Although no Danny Kaye films are on the schedule (many played the Chinese when it was Grauman’s), the star who would have turned 100 this year (he died in 1987 at age 74) was the subject of a day- long TCM movie marathon on his actual January 18th birthday and now is the subject of a year-long tribute. It actually started in October with an announcement on the Today Show and has continued with celebrations at the Paley Center which has saluted his TV work, and by the Academy of Motion Picture Arts & Sciences in December with a two-night “Oscars Outdoors” screening of White Christmas. In March the Library Of Congress dedicated the Danny Kaye and Sylvia Fine Kaye website and archives and debuted an exhibit that will also come to Disney Hall at the end of the year. The humanitarian and former Unicef ambassador (with two Oscar statuettes for his work) is getting his own sandwich next week at NY’s Carnegie Deli and more significantly will also be getting renewed attention in December when 20th Century Fox opens its major Oscar contender, The Secret Life Of Walter Mitty, a contemporary remake of the 1947 film that memorably starred Kaye in one of his true classics.
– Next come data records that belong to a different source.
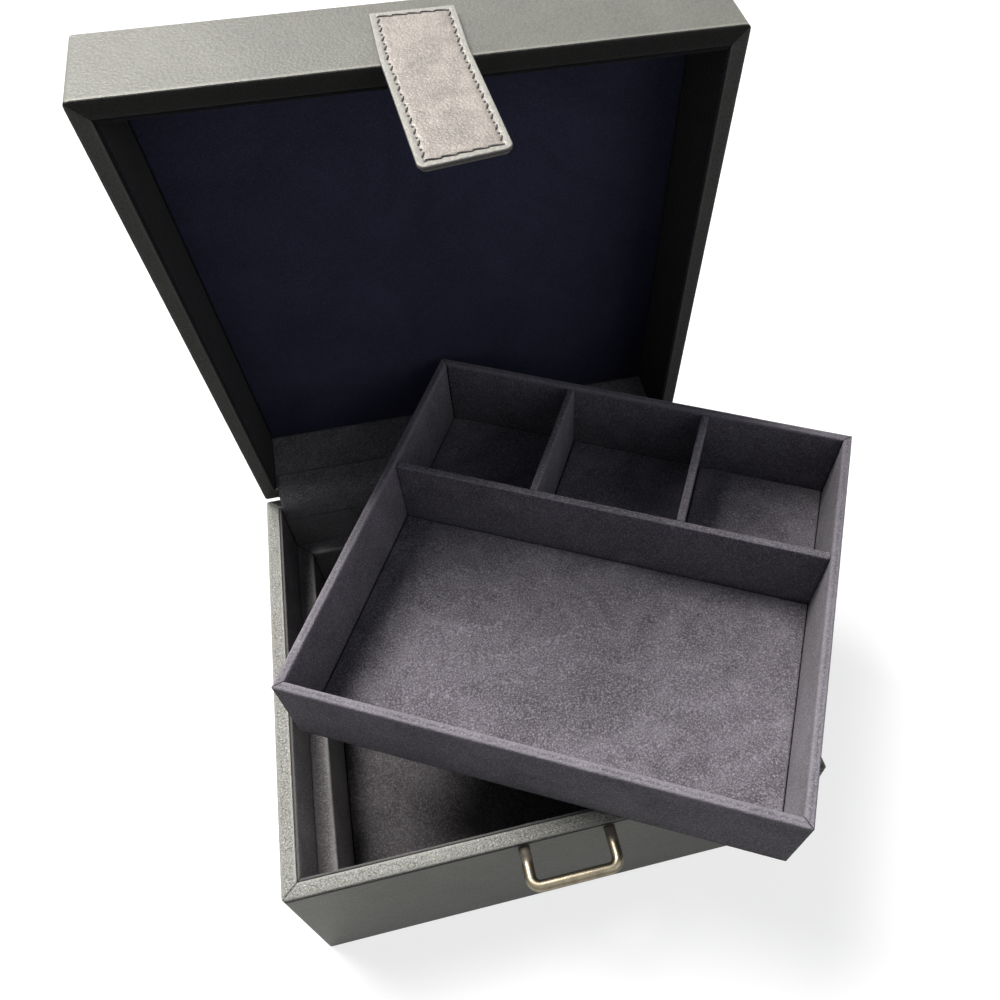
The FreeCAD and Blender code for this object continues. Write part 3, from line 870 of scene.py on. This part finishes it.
class BOX_OT_staple(bpy.types.Operator):
    """Bend the brass staple from round wire"""
    bl_idname = "jewellery_box.staple"
    bl_label = "Staple"

    def execute(self, context):
        colours, _ = settings(context)
        low, high = local_box("staple", CASE)
        front = local_box("case_leather", CASE)[0].y
        wire = (high.z - low.z) / 2
        centre_z = (high.z + low.z) / 2
        half = high.x - wire
        reach = front - low.y - wire
        bm = bmesh.new()
        mark = bm.verts.layers.float.new("edge")
        bmesh.ops.create_circle(bm, cap_ends=True, segments=32, radius=wire,
                                matrix=Matrix.Translation((-half, front + STAPLE_SUNK, centre_z))
                                @ Matrix.Rotation(math.pi / 2, 4, "X"))
        leg = reach - STAPLE_BEND + STAPLE_SUNK
        left, right = ({"centre": (x, front - reach + STAPLE_BEND, centre_z), "angle": math.pi / 2}
                       for x in (STAPLE_BEND - half, half - STAPLE_BEND))
        leg_steps, bend_steps, bar_steps = 8, 10, 16
        last = sweep(bm, list(bm.faces), leg_steps, move=(0, -leg / leg_steps, 0))
        last = sweep(bm, last, bend_steps, **left)
        last = sweep(bm, last, bar_steps, move=((2 * half - 2 * STAPLE_BEND) / bar_steps, 0, 0))
        last = sweep(bm, last, bend_steps, **right)
        sweep(bm, last, leg_steps, move=(0, leg / leg_steps, 0))
        bmesh.ops.remove_doubles(bm, verts=bm.verts, dist=0.000005)
        # The mark crusts the leg roots with patina, and darkens and dulls the wire's underside as painted
        # shade.
        for vertex in bm.verts:
            out = front - vertex.co.y
            root = max(0.0, min(1.0, (CRUST_END - out) / (1.5 * MM)))
            underside_shade = max(0.0, (centre_z - vertex.co.z) / wire)
            vertex[mark] = max(root, 0.6 * underside_shade)
        bmesh.ops.recalc_face_normals(bm, faces=bm.faces)
        make_piece("staple_wire", bm, CASE, old_brass("Antique brass", colours.brass, colours.patina), "case",
                   ["staple"])
        return {"FINISHED"}


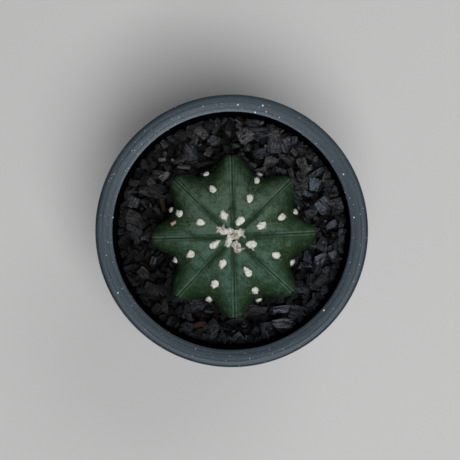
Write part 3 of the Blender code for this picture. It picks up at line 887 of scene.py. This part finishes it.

Fox seems to be distancing itself from comparisons to its Ben Stiller version (he directs and stars). And at last week’s half-hour CinemaCon presentation touting the movie, Fox never referred to it as a remake and didn’t mention Kaye’s name once even though the film shares the same premise. Like we said, in Hollywood everything old is new again – even if you don’t want to admit it.